Android

OnePlus Watch 3 launches in the UK with a £50 discount – here’s our review


Design and software

The OnePlus Watch 3 retains the same basic design as the Watch 2 but with some subtle improvements. Defaulting to an analogue display and with a stainless steel case and classic, thick lugs, it’s still aiming to look like a regular timepiece first and a techy wearable second.

The 1.5in OLED display is bright, and the impressive 2,200 nits peak brightness keeps the screen readable in even the sunniest of morning runs. While still only available in just the one 47mm size – which is a smidge too chunky for my thin wrists – there’s now a premium titanium bezel running around the dial.

The addition of the functional rotating crown addresses one glaring omission from the Watch 2. You can now use it to scroll through menus and screens, offering the same tactile and intuitive navigation found on competitor watches.

Running on Wear OS5 – the Google-built operating system found on most Android smartwatches – means you get the smart wearable features you’d expect: NFC card payments via Google Wallet, on-wrist notifications and messaging, and turn-by-turn directions using Google Maps.

Health and fitness tracking

OnePlus has bolstered its health-tracking arsenal this year, most notably adding a sensor to gauge the skin temperature of your wrist. Improved optical heart rate sensors and SpO2 detection give you greater insights into workout intensity and blood oxygen levels while exercising. You get a glut of health monitoring features, including the new “vascular stiffness” measurement – unique among watches I’ve tested but dubiously useful information for the average user. The ECG function and a 60-second health check are unavailable at launch, pending medical approval.

The updated sleep tracking now analyses your snoring to better assess your breathing overnight, at the expense of battery life. An overall “wellness” score pulls in data from your heart rate variability, resting heart rate and activity levels to slap a number (and an emoji) on your supposed physical and mental state.

oneplus watch 3
Using the same new silicon tech found in the OnePlus 13, the watch boasts up to five days’ battery life in “smart mode” (Steve Hogarty)

The data is nice to have, but I can’t say that I found the results particularly enlightening – it mostly tells me that I’m sad when I take a nap, when the opposite is true.

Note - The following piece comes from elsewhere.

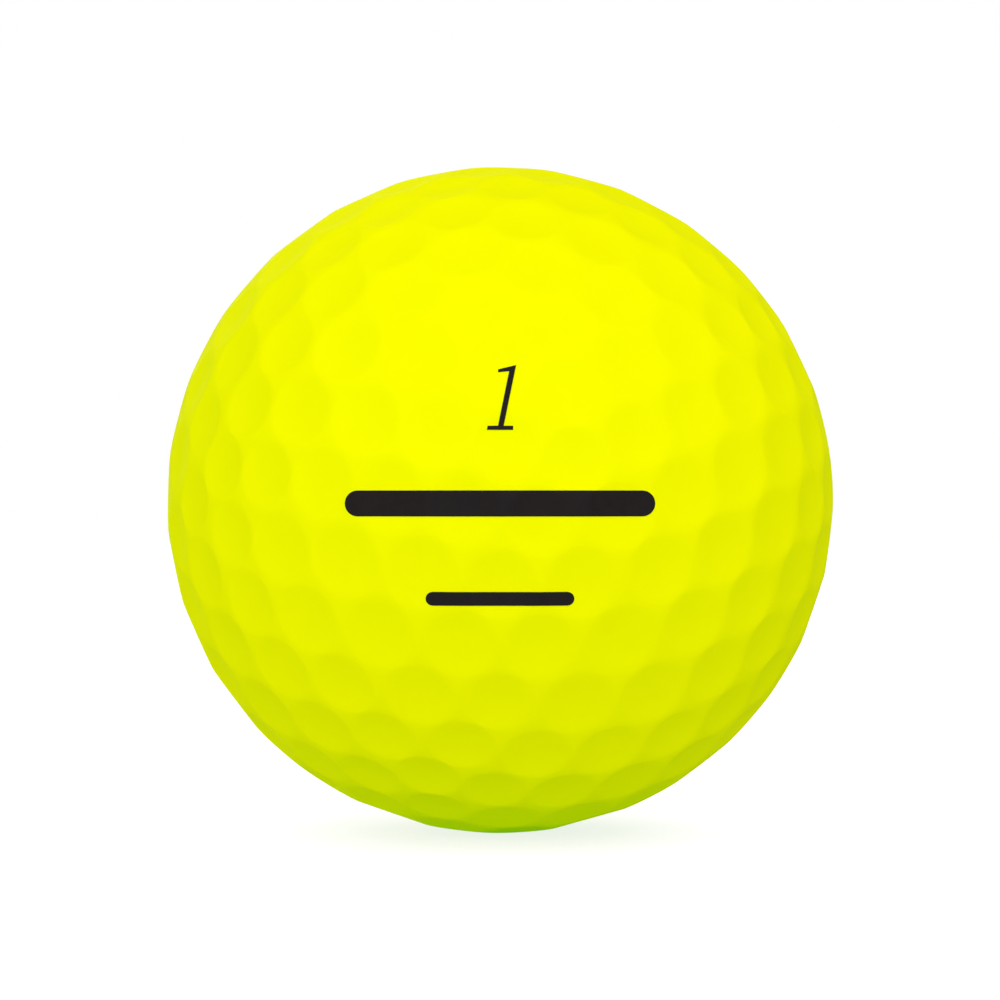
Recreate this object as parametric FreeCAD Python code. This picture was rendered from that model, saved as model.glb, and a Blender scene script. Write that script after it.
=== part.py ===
import FreeCAD, Part
import itertools
import math
import os

from FreeCAD import Placement, Rotation, Vector

# Three-piece golf ball: a rubber core, an ionomer mantle and a dimpled cover, with pad-printed ink marks.
# Millimetres. The origin is the ball's centre and +Z is up. The play number stands on the -Y side,
# above the bar that marks the line of play, and the same print stands on the +Y side.

# Ball and its layers
BALL_DIAMETER = 42.67            # over the lands between the dimples, the smallest that the rules allow
COVER_THICKNESS = 1.30           # from a land to the cover's inside wall
MANTLE_THICKNESS = 1.15

# Dimples, one at every point of a triangle lattice that is wrapped round the ball
LATTICE_STEPS = (5, 1)           # lattice steps from one five-sided corner to the next: 312 dimples
LAND_WIDTH = 0.11                # flat left between two closest dimples
DIMPLE_DEPTH = 0.26              # from the ball's round to the bottom of a dimple
CUTTER_RELIEF = 0.03             # the cutter's straight flank stands this far outside the rim
RIM_DECIMALS = 3                 # rim radii are made to a thousandth, so that like dimples are alike

# How the lattice is turned against the print, in degrees
PATTERN_YAW = -19.9
PATTERN_PITCH = -0.65
PATTERN_ROLL = -6.75

# Printed marks; heights are above the ball's centre
INK_THICKNESS = 0.03
NUMBER_BASELINE = 4.03
NUMBER_HEIGHT = 3.78
NUMBER_SLANT = 11.5              # degrees from upright
STEM_WIDTH = 0.33
FOOT_LENGTH = 1.51
FOOT_HEIGHT = 0.24
FLAG_REACH = 0.66                # from the stem's left edge to the tip of the flag
FLAG_DROP = 0.25                 # from the top of the number to the tip's upper corner
FLAG_TIP = 0.17                  # height of the tip
FLAG_ROOT = 0.36                 # from the top of the number down to the flag's lower root
LINE_LENGTH = 18.0
LINE_WIDTH = 1.50
LINE_HEIGHT = -0.20
DASH_LENGTH = 8.60
DASH_WIDTH = 0.80
DASH_HEIGHT = -5.70

BALL_RADIUS = BALL_DIAMETER / 2
COVER_INNER_RADIUS = BALL_RADIUS - COVER_THICKNESS
CORE_RADIUS = COVER_INNER_RADIUS - MANTLE_THICKNESS
UP = Vector(0, 0, 1)


def lattice_corners():
    """The twelve corners of an icosahedron, as directions from the ball's centre."""
    golden = (1 + math.sqrt(5)) / 2
    turn = Rotation(PATTERN_YAW, PATTERN_PITCH, PATTERN_ROLL)
    corners = []
    for short in (-1, 1):
        for long in (-golden, golden):
            for corner in (Vector(0, short, long), Vector(short, long, 0), Vector(long, 0, short)):
                corners.append(turn.multVec(corner).normalize())
    return corners


def lattice_faces(corners):
    """The twenty faces between three corners that are one edge apart, anticlockwise from outside."""
    edge = min(corners[0].getAngle(other) for other in corners[1:])
    faces = []
    for first, second, third in itertools.combinations(corners, 3):
        sides = (first.getAngle(second), second.getAngle(third), third.getAngle(first))
        if max(sides) > edge * 1.01:
            continue
        outward = (second - first).cross(third - first).dot(first) > 0
        faces.append((first, second, third) if outward else (first, third, second))
    return faces, edge


def lattice_shares():
    """The share of each corner at every lattice point inside one face."""
    along, aside = LATTICE_STEPS
    cells = along * along + along * aside + aside * aside
    reach = along + aside
    shares = []
    for i in range(-reach, reach + 1):
        for j in range(-reach, reach + 1):
            second = (i * (along + aside) + j * aside) / cells
            third = (j * along - i * aside) / cells
            first = 1 - second - third
            if min(first, second, third) > -1e-9:
                shares.append((first, second, third))
    return shares


def dimple_directions():
    """Every lattice point as a direction: each corner weighs by the sine of its share of the edge."""
    faces, edge = lattice_faces(lattice_corners())
    directions = []
    for face in faces:
        for shares in lattice_shares():
            total = Vector(0, 0, 0)
            for corner, share in zip(face, shares):
                total += corner * math.sin(share * edge)
            direction = total.normalize()
            if all((direction - known).Length > 1e-6 for known in directions):
                directions.append(direction)
    return directions


def dimple_rims(directions):
    """Each dimple's rim radius: half the way to its closest neighbour, less half a land."""
    rims = []
    for direction in directions:
        closest = min((direction - other).Length for other in directions if other is not direction)
        half_angle = math.asin(closest / 2) - LAND_WIDTH / 2 / BALL_RADIUS
        rims.append(round(BALL_RADIUS * math.sin(half_angle), RIM_DECIMALS))
    return rims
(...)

Also odd is the helpful reminder to get up and move around if you’ve been sitting still for too long, which includes a slightly alarmist reference to your chance of developing type 2 diabetes if you ignore it.

For better or worse, the OnePlus Watch 3 gives you mountains of health information to pore over, as well as the simpler rings system used to stay on top of your daily activities. Workout tracking and sleep detection were accurate, particularly the improved heart rate monitoring, which closely correlates to a chest-strap I use to benchmark wrist-based heart rate sensors on runs. The OHealth phone app looks great, displays your stats clearly and without clutter, and integrates with Strava to sync your runs and workouts.

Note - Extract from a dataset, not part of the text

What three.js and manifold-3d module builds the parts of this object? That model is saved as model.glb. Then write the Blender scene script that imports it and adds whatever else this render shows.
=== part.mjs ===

The dual-frequency GPS tracking is a major upgrade, too, locking on to a signal in a fraction of the time it takes my dawdling Pixel Watch 3 to detect one. Designed to deal with interference caused by tall buildings, the GPS on the OnePlus Watch 3 returns more accurate results during segments of my run through built-up areas of London.

Battery life

Across its phones and wearables range, OnePlus has always prioritized battery life. The OnePlus Watch 3 is no exception. Using the same new silicon tech found in the OnePlus 13, the watch boasts up to five days’ battery life in “smart mode”. That drops to about three days with the always-on display enabled.

The extended battery life is down to the larger 631mAh cell, up from 500mAh on the previous model. The more efficient Snapdragon W5 chip and WearOS 5 help stretch the juice even further. In testing, those 120-hour battery promises without the always-on display were easily achieved.

If you’re anything like me, you’ll want to keep the display on – I find classic smartwatches look weird without something visible on the screen – but even then, the OnePlus Watch 3 offers double the battery life of my regular watch, the Pixel Watch 3.

Fast-charging is impressive, too, with a 10-minute zap delivering enough power for a full day of use. The watch comes with a charging dock and a separate USB-A to USB-C cable, which gives you more flexibility when it comes to topping up the battery versus the fully integrated USB-C charging cables of Samsung and Pixel watches.